Defendant also contends that plaintiff did not demonstrate a likelihood of success on the merits since he could not prove compliance with a condition precedent in the contract. The contract term relied on by defendant provides: "This Contract is subject to the Purchaser completing and filing a Mortgage Application with a lending institution of his choice on or before September 23,1987.”

It is not clear from the contract that this term was intended *844to operate as a condition precedent to the creation of a binding agreement. Where, as here, the term is ambiguous, a construction which creates a condition precedent is not favored (Manning v Michaels, 149 AD2d 897, 898).

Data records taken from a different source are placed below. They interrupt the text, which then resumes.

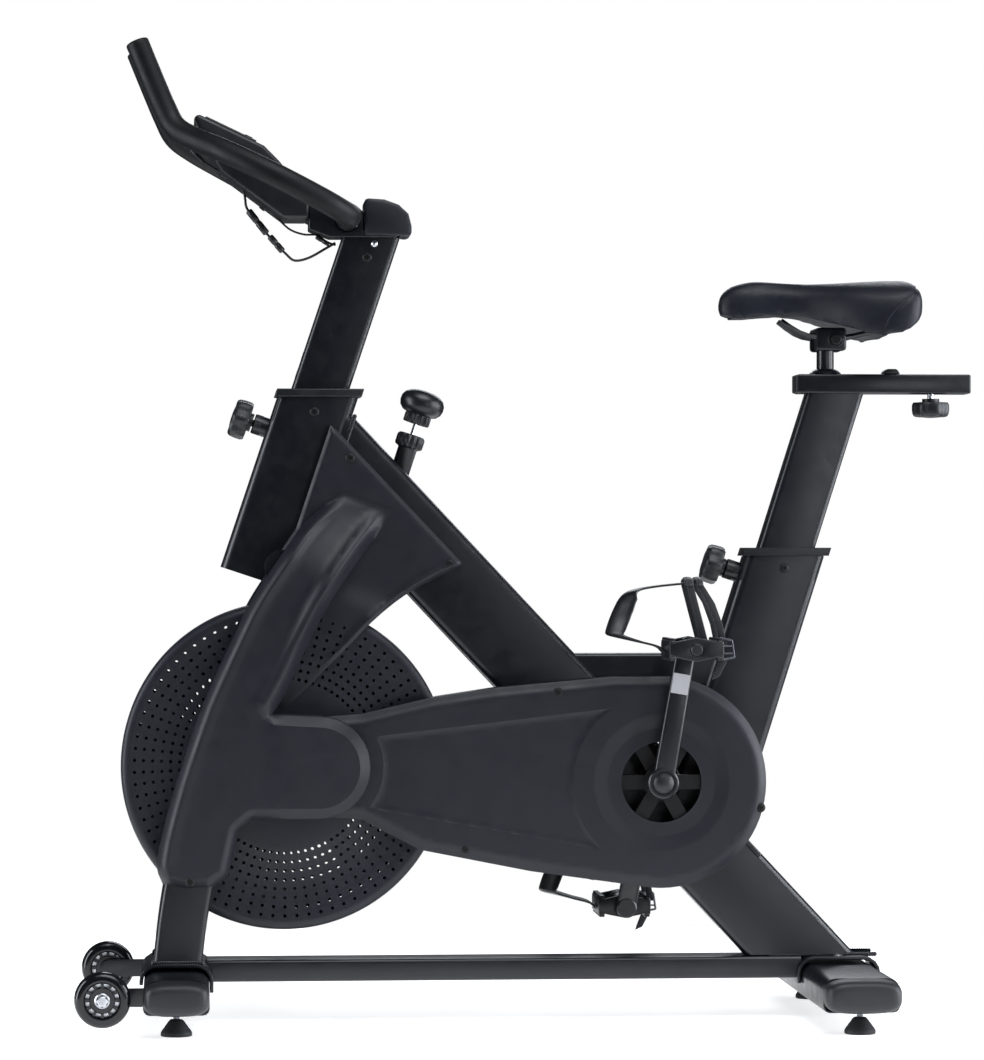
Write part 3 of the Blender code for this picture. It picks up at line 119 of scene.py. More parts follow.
def soft_box(name, place, aim, width, height, power):
    """A rectangular studio light that faces a point."""
    data = bpy.data.lights.new(name, "AREA")
    data.shape = "RECTANGLE"
    data.size = width
    data.size_y = height
    data.energy = power
    data.color = (0.90, 0.94, 1.0)
    light = bpy.data.objects.new(name, data)
    light.location = place
    light.rotation_euler = (Vector(aim) - Vector(place)).to_track_quat("-Z", "Y").to_euler()
    bpy.context.collection.objects.link(light)


soft_box("right_strip", (2.6, -1.5, 0.9), (0, 0, 0.6), 0.40, 2.2, 38)
soft_box("right_edge", (2.7, -0.1, 0.9), (0, 0, 0.6), 1.10, 2.2, 62)
soft_box("left_strip", (-2.6, -0.5, 0.9), (0, 0, 0.6), 1.10, 2.2, 52)
soft_box("top_box", (0.4, -1.4, 3.4), (0, 0, 0.5), 2.4, 1.6, 50)
soft_box("seat_panel", (1.15, -2.5, 0.75), (0.38, 0, 0.6), 0.8, 1.0, 6)
soft_box("back_box", (0.6, 3.2, 2.2), (0, 0, 0.5), 2.4, 1.2, 30)
sun_data = bpy.data.lights.new("room_light", "SUN")
sun_data.energy = 0.8
sun_data.angle = math.radians(60)
sun = bpy.data.objects.new("room_light", sun_data)
sun.rotation_euler = (math.radians(24), math.radians(14), 0)
bpy.context.collection.objects.link(sun)

world = bpy.data.worlds.new("studio")
bpy.context.scene.world = world
world.use_nodes = True
sky = world.node_tree
sky.nodes.clear()
seen = add_node(sky, "ShaderNodeBackground", {"Color": hex_colour("#ffffff"), "Strength": 1.0})
fill = add_node(sky, "ShaderNodeBackground", {"Color": hex_colour("#e8ecf4"), "Strength": 0.05})
ray = add_node(sky, "ShaderNodeLightPath")
mixed = add_node(sky, "ShaderNodeMixShader", {0: ray.outputs["Is Camera Ray"], 1: fill.outputs[0],
                                              2: seen.outputs[0]})
add_node(sky, "ShaderNodeOutputWorld", {"Surface": mixed.outputs[0]})


# ---------------------------------------------------------------- materials
def start_material(name, constants):
    """A material with its shader, object coordinates in metres and constant sockets set."""
    material = bpy.data.materials.new(name)
    material.use_nodes = True
    tree = material.node_tree
    shader = tree.nodes["Principled BSDF"]
    for socket, value in constants.items():
        shader.inputs[socket].default_value = value
    place = add_node(tree, "ShaderNodeTexCoord").outputs["Object"]
    return material, tree, shader, place


def noise(tree, place, size, detail, distortion=0.0):
    """Noise whose largest features are a real size in metres."""
    return add_node(tree, "ShaderNodeTexNoise", {"Vector": place, "Scale": 1 / size, "Detail": detail,
                                                 "Distortion": distortion}).outputs["Fac"]


def mix(tree, share, first, second, blend="MIX"):
    return add_node(tree, "ShaderNodeMix", {0: share, 6: first, 7: second}, data_type="RGBA",
                    blend_type=blend).outputs[2]


def remap(tree, value, low, high, to_low, to_high):
    return add_node(tree, "ShaderNodeMapRange", {"Value": value, "From Min": low, "From Max": high,
                                                 "To Min": to_low, "To Max": to_high}).outputs[0]


def maths(tree, operation, a, b=0.0):
    return add_node(tree, "ShaderNodeMath", {0: a, 1: b}, operation=operation).outputs[0]


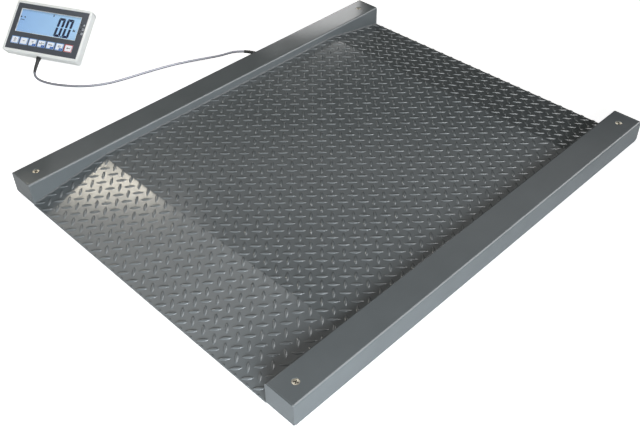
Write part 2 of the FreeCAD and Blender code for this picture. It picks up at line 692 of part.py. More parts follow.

Even assuming that a condition precedent was intended, we agree with County Court’s finding that defendant’s conduct in granting an extension of the mortgage contingency clause and continuing negotiations toward effecting a closing until March 1988 constituted a waiver of such a condition.

As to defendant’s other objections to the granting of the preliminary injunction, we conclude that County Court properly found that, in light of the unique nature of the realty and that the relief sought by plaintiff is specific performance of the contract, plaintiff would suffer irreparable harm if defendant was allowed to transfer, sell or encumber the realty during the pendency of the action (see, Seitzman v Hudson Riv. Assocs., 126 AD2d 211, 214; see generally, Van Wagner Adv. Corp. v S & M Enters., 67 NY2d 186, 192). With respect to defendant’s contention that the equities do not favor plaintiff in this case, it is sufficient to note that the record does not contain an affidavit by defendant or anyone else with knowledge to substantiate the allegations that plaintiff is guilty of fraud or unclean hands. Based on the foregoing, we discern no error in County Court’s decision to grant plaintiff a preliminary injunction in this case. We have considered defendant’s remaining contentions and find them also to be without merit.

Order affirmed, with costs. Mahoney, P. J., Kane, Weiss, Levine and Harvey, JJ., concur. [See, 142 Misc 2d 196.]